The recent Television Critics Association Summer Press Tour was an ideal time for Ryan Murphy to clear the air: The out producer was still riding high on the success of Glee and the generally good buzz about his new fall show, American Horror Story. But the public thrashing he got for announcing that Lea Michele, Chris Colfer and Cory Monteith would be departing Glee at the end of next season still stung. (He’s since back-pedaled from that proclamation.)
Hitting the press rounds, Murphy gave a couple of “mea culpas,” painted himself as something of a victim and teased his upcoming projects.
In chatting with Deadline.com’s Nikki Finke, Murphy revealed he’s had his life threatened over Glee—not from angry fans but from the homophobic lunatic fringe.
I’ve gotten death threats. Yes, I have. I think any time you shine a spotlight on homosexuality or minorities and you try and say they are as normal or as worthy as acceptance as others, the people who are on the fringe don’t like that and they will come after you. And they have come after me.
The thing with Kings of Leon was them saying, ‘Isn’t it cool that we turned down Glee.’ It was stupid and arrogant and I said ‘Fuck you, Kings of Leon’ and I should have never said it. I feel that started a douchey thing about me that I don’t think is true and I’m very regretful about that. I know that’s where it started. Up until then, Glee was gold. I made a mistake. Because the truth of the matter is I love that band. I screwed myself.
Of course Kings of Leon just imploded, with singer Caleb Followill walking off stage mid-concert and the band canceling the remainder of its tour, so maybe Murphy actually feels vindicated on that front.
Still for an Emmy-winning super-producer worth billions, he knows how to play the wounded-puppy card.
When I read a Nikki Finke piece where she calls me ‘a megalomaniac in the making’, does it hurt my feelings? One hundred percent. It makes me stand back and say, ‘What? Am I that person? I don’t want to be that person.’ Does seeing that word in print connected to my name make me feel that I need to try harder to express myself in a gentler calmer way? Yes. Everybody wants to be liked. Do I fuck up? All the time.
Moving on to American Horror Story, his new FX series about a troubled couple (Friday Night Lights‘ Connie Britton and The Practice‘s Dylan McDermott) who move cross-country to save their marriage and encounter Lynch-like weirdness in their new home. With the show yet to air—and no inflated actor egos to sidestep—Murphy seems a bit more on solid ground.

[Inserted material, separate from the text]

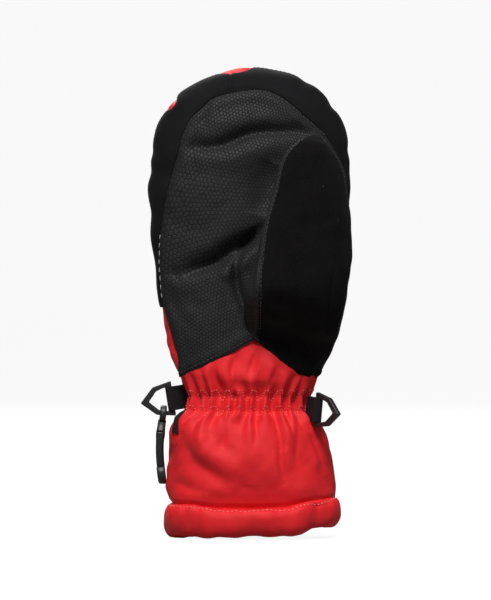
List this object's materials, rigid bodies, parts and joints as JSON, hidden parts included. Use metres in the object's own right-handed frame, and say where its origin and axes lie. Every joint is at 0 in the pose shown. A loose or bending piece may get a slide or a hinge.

We call it a psycho sexual thriller. It has an amazing cast: Dylan MacDermott, Jessica Lange and Connie Britton. I always wanted to work with all those actors and I went after them and I got them. To me, it’s what I was obsessed with as a kid which were thriller horror movies. It’s my homage and tribute to movies like Don’t Look Now, The Shining, and Rosemary’s Baby.
But the way he describes it to the Los Angeles Times’ Yvonne Villarreal, it sounds more as Desperate Housewives (R.I.P.) than Twin Peaks.
Murphy cautions against getting too wrapped up in the horror of it all. The show “was never really about horror,” he said. “It really was about marriage and infidelity. It permeates all the characters, they all experience different points of view on that topic.”
When it comes to talk of films, Murphy was mum on the upcoming Glee 3-D but he did drop something of a shocker in his chat with Finke: He’s planning on helming the long-awaited film adaptation of The Normal Heart.
I optioned it and there’s a brilliant script that Larry Kramer wrote and I’m going to do that with Mark Ruffalo and maybe Julie Roberts. I believe in that play.
First Barbra Streisand, and now Ryan Murphy threatening to bring Kramer’s magnum opus to the screen? Do you have to be a gay (or gay-adjacent) egomaniac to have anything to do with that script?
And while we still love Julia Roberts, we’d sooner buy Chris Colfer as Ned Weeks than Miss Eat Pray Love as Dr. Emma Brookner.